We are so early into the outbreak of COVID-19 it is dangerous to jump to many conclusions based on the very limited data we have. We have studied influenza for decades with a universe of hundreds of millions of cases. Yet, there is still a great deal of uncertainty regarding influenza’s fatality and transmission rates. With COVID-19, we are dealing with a data on only about 150,000 cases over less than three months. On top of that, we know little about how accurate the data we have is.
But, with that huge caveat in mind, there may be a pattern developing based on the experiences of China, South Korea, Italy and Iran. These are the current hot spots. All of the other countries that have reported cases have fewer than half the cases of these four countries and their outbreaks started somewhat later.

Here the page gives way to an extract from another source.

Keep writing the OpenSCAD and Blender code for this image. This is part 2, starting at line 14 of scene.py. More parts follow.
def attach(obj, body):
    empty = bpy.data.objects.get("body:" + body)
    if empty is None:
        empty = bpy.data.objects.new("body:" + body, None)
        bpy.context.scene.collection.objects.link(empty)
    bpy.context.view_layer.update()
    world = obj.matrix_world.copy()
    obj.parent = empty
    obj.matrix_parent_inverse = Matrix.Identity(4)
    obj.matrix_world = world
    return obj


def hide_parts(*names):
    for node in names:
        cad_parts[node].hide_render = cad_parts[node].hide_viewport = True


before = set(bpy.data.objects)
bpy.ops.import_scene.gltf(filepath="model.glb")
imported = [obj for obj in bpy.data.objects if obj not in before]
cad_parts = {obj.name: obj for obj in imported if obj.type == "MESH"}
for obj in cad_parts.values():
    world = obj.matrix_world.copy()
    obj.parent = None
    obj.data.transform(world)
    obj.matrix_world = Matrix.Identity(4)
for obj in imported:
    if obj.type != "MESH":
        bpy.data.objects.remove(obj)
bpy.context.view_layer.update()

The World Health Organization (WHO) began publishing daily updates on the number of cases by country on January 21.1 According to their data China already had 278 cases at that time. There were only four cases outside of China. The outbreak in China rapidly accelerated and by the first week in February, it was reporting over 3,000 new cases per day. The number of cases in South Korea, Italy and Iran began to accelerate about two weeks later.
The number of new cases in China and S. Korea peaked after about two weeks and then began to decline almost as fast. Yesterday (March 15) China and S. Korea reported only 27 and 76 new cases, respectively.
But Italy’s and Iran’s experience has been different; Italy’s starkly so. In both countries, the number of new cases has continued to climb, hitting new highs yesterday of 3,497 and 1,365, respectively. And, discouragingly, both are well past the two weeks that it took cases in China and S. Korea to peak.
Once again, we should be very hesitant about drawing too many conclusions based on the very, very limited data we have. There is undoubtedly wide variance in accuracy and methodologies of how the data on new cases is being collected. There has also been a fair amount of justifiable skepticism about China’s reported numbers given its penchant for secrecy and gilding the lily about anything having to do with its country.
Nonetheless, there may be some inferences to be drawn.
First, the increases in the incidences of infection has been not “exponential” anywhere, notwithstanding the media’s repeated characterization to that effect. I frequently see charts showing the cumulative numbers of cases. Those are always going to show a much steeper increase and resemble an exponential function. But the critical parameter is how fast the spread of virus is accelerating or deaccelerating. That will be reflected by the number of new cases over time, not the number of cumulative cases.
Second, it appears that China and S. Korea were able to contain the virus in about two weeks. As nearly as I can determine from media reports, each had somewhat different containment strategies, but both took extraordinary measures. But Italy, and Iran to a lesser extent, have not been able to contain the outbreak in their countries. Italy’s numbers are particularly alarming given they have now locked down the entire country and the virus is still spreading at a rapid (but not exponential) rate. It would be very helpful to determine if China and S. Korea did something(s) that Italy and Iran have not.
Third, the overall infection rates have been extraordinarily low. In Hubei province where the outbreak started, only 1 in 870 people have been infected so far and the number of new cases has slowed to a trickle. In other words, even at the epicenter of the outbreak where it is has now largely been contained (at least, according to the Chinese), only slightly more than one/tenth of one percent of was infected. 2 The rates have even been lower in the other countries (S. Korea=1:6,300 – Italy=1;2,900 – Iran=1:6,600).
I offer this perspective on the data not to suggest that anyone is overreacting or underreacting to the outbreak. But, when facing a new threat, we have been programmed by evolution to exaggerate danger in our minds, at least until we can accurately assess the degree and lethality of the new threat. That instinct can only be overcome by dispassionately examining actual data.
This is a link to the spreadsheet I have been working on. You are welcome to download it and do your own analysis. If anyone finds any errors in it, please let me know. I will be regularly updating this analysis.
1 All of these statistics come from the World Health Organization’s situation reports. On February 17, the WHO changed the methodology for counting new cases from China’s Hubei province. Prior to February 17, the WHO had only included laboratory confirmed cases, not clinically diagnosed cases. On February 17, WHO added the previously clinically diagnosed cases (≈ 17,688 cases) in a lump sum. For charting purposes, I have “spread” the clinically diagnosed cases over each previous day proportionate to the laboratory confirmed cases from China for that day.
2 The actual number of infections in Hubei was undoubted higher than .1% as asymptomatic and mild cases likely went undiagnosed. But even if the infection rate was ten times higher than reported, that sill means that 99% of the population was never infected.